What Does Hummingbird Have to Do with Law Firms?

Google’s Hummingbird algorithm, which they started using near the end of 2013, rearranged the way that the search engine delivered results.
As an attorney, you want to attract Hummingbird. It’s good for your site – provided your site has what it wants.

So what does Google’s Hummingbird want from your website?

What Hummingbird Has to Do with Law Firm SEO Hummingbird changed the entire search landscape. Prior to its release, you could get all the wrong results from a search query. Back then, SEO professionals were stuffing keywords into every nook and cranny they could; that inevitably meant unpredictable results that may not ever lead searchers to an answer.

The new algorithm jostled the rankings, and sites that had been using the old method of over-optimizing webpages with keywords saw an immediate decline in traffic; sites that provided real value started to climb.

How Does Hummingbird Work?

Google’s Hummingbird algorithm combines the best technologies to help the Googlebot – the crawler that visits, indexes and ranks pages – understand what pages are about. These functions are called semantic search and latent semantic indexing, and they’re remarkably good at helping law firms with great content rise to the top.

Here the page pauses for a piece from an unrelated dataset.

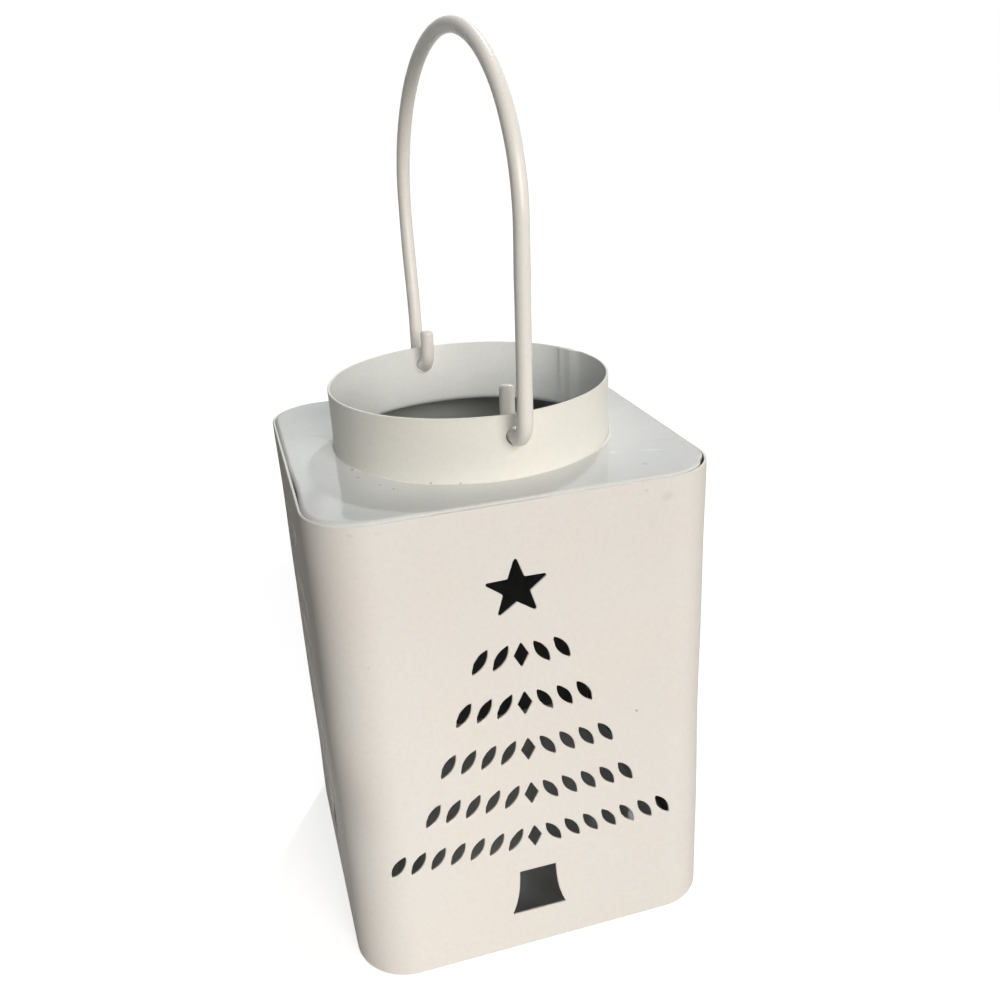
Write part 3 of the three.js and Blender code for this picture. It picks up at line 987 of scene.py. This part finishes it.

According to Danny Sullivan, Hummingbird lets Google “combine meaning and predict how to match your query to the document in terms of what the query is really wanting and are the connections available in the documents – and not just random coincidence that could be the case in early search engines.”

How Can Law Firms Benefit from Hummingbird?

As long as you have well-rounded content on your site (and you’re not cannibalizing your keywords), you’ll be able to surpass your competitors when it comes to quality. If Google believes you have a quality page, they’ll deliver it to searchers long before they’ll dish up a thin, somewhat useless page.

Naturally, there are plenty of other factors that come into play, too – but you won’t get anywhere unless you start with improving user experience.

Google has repeatedly insisted that they want websites to focus on users, not search engines. (Matt Cutts even said that we should stop calling it “search engine optimization” and start calling it “search experience optimization.”)
One of the best ways to do that is to answer their questions by providing knowledgeable, valid and in-depth answers.

You really only have 3 to 5 seconds – 10 if you’re lucky – to convince users that you have the answer they need, that you’re trustworthy and that they can find the answer easily. If you can capitalize on those things, Hummingbird will help you get your firm’s site in front of all the right people.